INFORMATION SHOWN

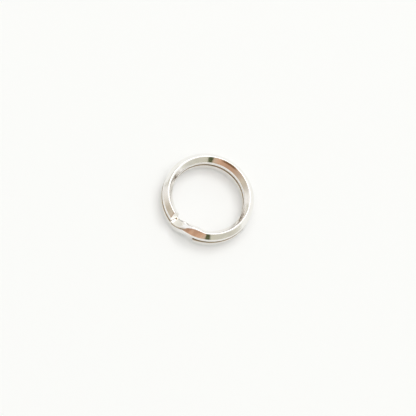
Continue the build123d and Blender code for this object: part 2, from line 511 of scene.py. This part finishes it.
def panel_cloth(stage):
    """The panel's cloth: widths of several colours side by side, a shaded hem over the warm ones, and folds.

    The angles are degrees to the right of the camera. A colour goes over evenly to the next one.
    """
    material, tree, output = nodes_of("panel_cloth")
    place = add_node(tree, "ShaderNodeTexCoord").outputs["Object"]
    turned = add_node(
        tree, "ShaderNodeMapping", {"Vector": place, "Rotation": (0.0, 0.0, -stage.camera_azimuth)}
    ).outputs[0]
    split = add_node(tree, "ShaderNodeSeparateXYZ", {"Vector": turned})
    around = maths(tree, "ARCTAN2", split.outputs["Y"], split.outputs["X"])
    ramp = add_node(tree, "ShaderNodeValToRGB", {"Fac": remap(tree, around, -pi, pi)})
    widths = [
        (-100.0, stage.grey_cloth),
        (-92.0, stage.pale_cloth),
        (-78.0, stage.pale_cloth),
        (-58.0, stage.dusky_cloth),
        (-49.0, stage.dusky_cloth),
        (-14.0, stage.warm_cloth),
        (0.0, stage.warm_cloth),
        (16.0, stage.bright_cloth),
        (30.5, stage.light_cloth),
        (32.0, stage.dark_cloth),
        (40.5, stage.dark_cloth),
        (42.0, stage.grey_cloth),
        (80.0, stage.mist_cloth),
    ]
    stops = ramp.color_ramp.elements
    while len(stops) < len(widths):
        stops.new(0.5)
    for stop, (degrees, tint) in zip(stops, widths):
        stop.position = degrees / 360.0 + 0.5
        stop.color = (*tint, 1.0)
    height = maths(tree, "ARCSINE", maths(tree, "DIVIDE", split.outputs["Z"], PANEL_DISTANCE), 0.0)
    # The hem fades out below, between these shares of the reach, and at both sides
    shaded = remap(tree, height, stage.panel_reach * HEM_FOOT, stage.panel_reach * HEM_TOP)
    shaded = maths(tree, "MULTIPLY", shaded, remap(tree, around, *HEM_LEFT))
    shaded = maths(tree, "MULTIPLY", shaded, remap(tree, around, *HEM_RIGHT))
    hemmed = blend_colours(tree, shaded, ramp.outputs[0], stage.hem)
    folds = add_node(tree, "ShaderNodeCombineXYZ", {"X": around, "Y": height})
    folds = noise(tree, folds.outputs[0], (2.0, 14.0, 1.0), 1.0, 3.0, 0.6)
    strength = remap(tree, folds, 0.35, 0.65, FOLD_SHADE, FOLD_LIGHT)
    shader = add_node(tree, "ShaderNodeEmission", {"Color": hemmed, "Strength": strength})
    tree.links.new(shader.outputs[0], output.inputs[0])
    return material


# The stage

PANEL_LEFT, PANEL_RIGHT = radians(-130.0), radians(102.0)  # its two ends, round from the camera
PANEL_STRIP = radians(9.0)  # the least height of its left end
PANEL_FALL = 0.88  # how fast its upper edge falls on the right
PANEL_COLUMNS, PANEL_ROWS = 117, 41
AIM_RIGHT, AIM_DOWN = 0.0014, 0.0221  # from the ring's middle to the aim, as shares of the view width
FLOOR_REACH = 3.0
LAMP_AZIMUTH = radians(96.75)
KEY_ELEVATION, KEY_DISTANCE, KEY_WIDTH = radians(62.0), 0.55, 0.30
TOP_ELEVATION, TOP_DISTANCE, TOP_WIDTH = radians(87.0), 0.80, 1.0


def shade_panel(stage):
    """A curved tent panel on the camera's side, from the floor up to its reach, seen by the metal alone.

    A point is cos(rise) * (cos(aside) * forward + sin(aside) * right) + sin(rise) * up. On the left the upper
    edge is arctan(tan(reach) * cos(aside)), as on a plane in front, but never lower than a strip. On the
    right it is the reach times cos(fall * aside), which falls more slowly.
    """
    aside = np.linspace(PANEL_LEFT, PANEL_RIGHT, PANEL_COLUMNS)[None, :]
    falling = np.arctan(tan(stage.panel_reach) * np.cos(aside)).clip(PANEL_STRIP, None)
    edge = np.where(aside < 0, falling, stage.panel_reach * np.cos(PANEL_FALL * aside))
    rise = np.linspace(0.0, 1.0, PANEL_ROWS)[:, None] * edge
    azimuth = stage.camera_azimuth + aside
    points = np.stack([
        np.cos(rise) * np.cos(azimuth),
        np.cos(rise) * np.sin(azimuth),
        np.sin(rise),
    ], 2) * PANEL_DISTANCE
    rows, columns = points.shape[:2]
    corner = (np.arange(rows - 1)[:, None] * columns + np.arange(columns - 1)[None, :]).ravel()
    faces = np.stack([corner, corner + columns, corner + columns + 1, corner + 1], 1)
    mesh = bpy.data.meshes.new("shade_panel")
    mesh.from_pydata(points.reshape(-1, 3), [], faces)
    mesh.materials.append(panel_cloth(stage))
    panel = bpy.data.objects.new("shade_panel", mesh)
    bpy.context.scene.collection.objects.link(panel)
    for ray in ("visible_camera", "visible_diffuse", "visible_shadow"):
        setattr(panel, ray, False)


def direction(azimuth, elevation):
    """A unit vector that way from the ring."""
    return Vector((cos(azimuth) * cos(elevation), sin(azimuth) * cos(elevation), sin(elevation)))


def place_camera(stage):
    """The camera, aimed past the ring's middle so that the ring sits where it should in the frame."""
    elevation, azimuth = stage.camera_elevation, stage.camera_azimuth
    back = direction(azimuth, elevation)
    right = Vector((-sin(azimuth), cos(azimuth), 0.0))
    up = back.cross(right)
    roll = stage.camera_roll
    frame_x = right * cos(roll) + up * sin(roll)
    frame_y = up * cos(roll) - right * sin(roll)
    middle = (LOWEST + HIGHEST) / 2
    middle.x = middle.y = 0.0
    aim = middle + frame_x * AIM_RIGHT * stage.view_width - frame_y * AIM_DOWN * stage.view_width
    data = bpy.data.cameras.new("camera")
    data.lens = data.sensor_width * stage.camera_distance / stage.view_width
    data.clip_start = 0.01
    data.clip_end = 20.0
    camera = bpy.data.objects.new("camera", data)
    bpy.context.scene.collection.objects.link(camera)
    turned = Matrix((frame_x, frame_y, back)).transposed().to_4x4()
    camera.matrix_world = Matrix.Translation(aim + back * stage.camera_distance) @ turned
    bpy.context.scene.camera = camera


def place_floor(stage):
    """One wide sheet under the ring."""
    mesh = bpy.data.meshes.new("floor")
    corners = [(x * FLOOR_REACH, y * FLOOR_REACH, LOWEST.z) for x, y in ((-1, -1), (1, -1), (1, 1), (-1, 1))]
    mesh.from_pydata(corners, [], [(0, 1, 2, 3)])
    mesh.materials.append(plain_paper("floor_paper", stage.floor_colour, stage.floor_glow))
    floor = bpy.data.objects.new("floor", mesh)
    bpy.context.scene.collection.objects.link(floor)


def place_lamp(name, towards, distance, width, watts):
    """A round soft lamp that faces the ring."""
    data = bpy.data.lights.new(name, "AREA")
    data.shape = "DISK"
    data.size = width
    data.energy = watts
    lamp = bpy.data.objects.new(name, data)
    bpy.context.scene.collection.objects.link(lamp)
    lamp.location = towards * distance
    lamp.rotation_euler = towards.to_track_quat("Z", "Y").to_euler()
    return lamp


def place_light(stage):
    """An even sky that is seen as white, a soft lamp behind the ring, a wide one overhead, and the panel."""
    world = bpy.data.worlds.new("sky")
    bpy.context.scene.world = world
    world.use_nodes = True
    tree = world.node_tree
    tree.nodes.clear()
    seen = seen_rays(tree)
    sky = {"Color": (*stage.sky, 1.0), "Strength": stage.sky_strength}
    glow = add_node(tree, "ShaderNodeBackground", sky)
    backdrop = add_node(tree, "ShaderNodeBackground", {"Color": (1.0, 1.0, 1.0, 1.0), "Strength": 1.0})
    both = add_node(tree, "ShaderNodeMixShader", {0: seen, 1: glow.outputs[0], 2: backdrop.outputs[0]})
    output = add_node(tree, "ShaderNodeOutputWorld", {"Surface": both.outputs[0]})
    key_side, top_side = direction(LAMP_AZIMUTH, KEY_ELEVATION), direction(LAMP_AZIMUTH, TOP_ELEVATION)
    place_lamp("key_lamp", key_side, KEY_DISTANCE, KEY_WIDTH, stage.key_strength)
    top = place_lamp("top_lamp", top_side, TOP_DISTANCE, TOP_WIDTH, stage.top_strength)
    top.visible_glossy = False
    shade_panel(stage)


# Operators, panel and run


class SPLITRING_OT_stage(Operator):
    """Set out the floor, the camera and the light"""

    bl_idname = "split_ring.stage"
    bl_label = "Stage"

    def execute(self, context):
        stage = context.scene.split_ring_stage
        place_camera(stage)
        place_floor(stage)
        place_light(stage)
        return {"FINISHED"}


class SPLITRING_OT_wire(Operator):
    """Wind the wire into the ring, in place of the plain solid"""

    bl_idname = "split_ring.wire"
    bl_label = "Wound wire"

    def execute(self, context):
        sizes = context.scene.split_ring_wire
        points, places, ends, dark, cut, brown_marks = wire_surface(sizes)
        end_places = np.array([[0.0, 0.0, 0.0], [places[-1, 0, 0], 0.0, 0.0]])
        attributes = {
            "wire_place": ("FLOAT_VECTOR", "vector", np.concatenate([places.reshape(-1, 3), end_places])),
            "dark": ("FLOAT", "value", np.concatenate([dark.ravel(), [0.0, 0.0]])),
            "cut": ("FLOAT", "value", np.concatenate([cut.ravel(), [1.0, 1.0]])),
            "brown_marks": ("FLOAT", "value", np.concatenate([brown_marks.ravel(), [0.0, 0.0]])),
        }
        mesh = closed_tube("wound_wire", points, ends, attributes)
        piece = new_piece("wound_wire", mesh, polished_silver(context.scene.split_ring_finish))
        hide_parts(NODE)
        return {"FINISHED"}


class SPLITRING_PT_panel(Panel):
    """The ring's sizes, finish and stage"""

    bl_idname = "SPLITRING_PT_panel"
    bl_label = "Split Ring"
    bl_space_type = "VIEW_3D"
    bl_region_type = "UI"
    bl_category = "Split Ring"

    def draw(self, context):
        for group, operators in (
            ("split_ring_stage", ("split_ring.stage",)),
            ("split_ring_wire", ("split_ring.wire",)),
            ("split_ring_finish", ()),
        ):
            settings = getattr(context.scene, group)
            box = self.layout.box()
            for name in settings.__annotations__:
                box.prop(settings, name)
            for operator in operators:
                box.operator(operator)


GROUPS = {
    "split_ring_wire": SPLITRING_PG_wire,
    "split_ring_finish": SPLITRING_PG_finish,
    "split_ring_stage": SPLITRING_PG_stage,
}
CLASSES = (*GROUPS.values(), SPLITRING_OT_stage, SPLITRING_OT_wire, SPLITRING_PT_panel)


def register():
    for item in CLASSES:
        bpy.utils.register_class(item)
    for name, group in GROUPS.items():
        setattr(bpy.types.Scene, name, PointerProperty(type=group))


def unregister():
    for name in GROUPS:
        delattr(bpy.types.Scene, name)
    for item in reversed(CLASSES):
        bpy.utils.unregister_class(item)


def main():
    """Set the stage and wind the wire."""
    register()
    view = bpy.context.scene.view_settings
    view.view_transform = "Standard"
    bpy.ops.split_ring.stage()
    bpy.ops.split_ring.wire()


if __name__ == "__main__":
    main()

EXERCISE OBJECTIVE
Please print the material above exactly as it appears, from its first line through the line containing "ones, and folds.", inclusive, and stop there.

OUTPUT
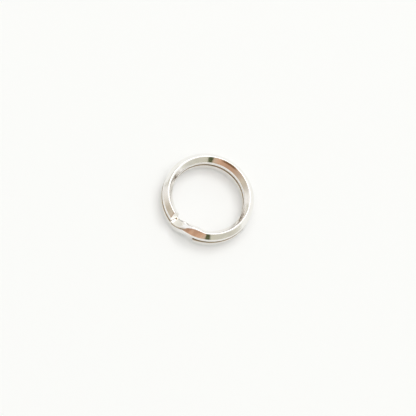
Continue the build123d and Blender code for this object: part 2, from line 511 of scene.py. This part finishes it.
def panel_cloth(stage):
    """The panel's cloth: widths of several colours side by side, a shaded hem over the warm ones, and folds.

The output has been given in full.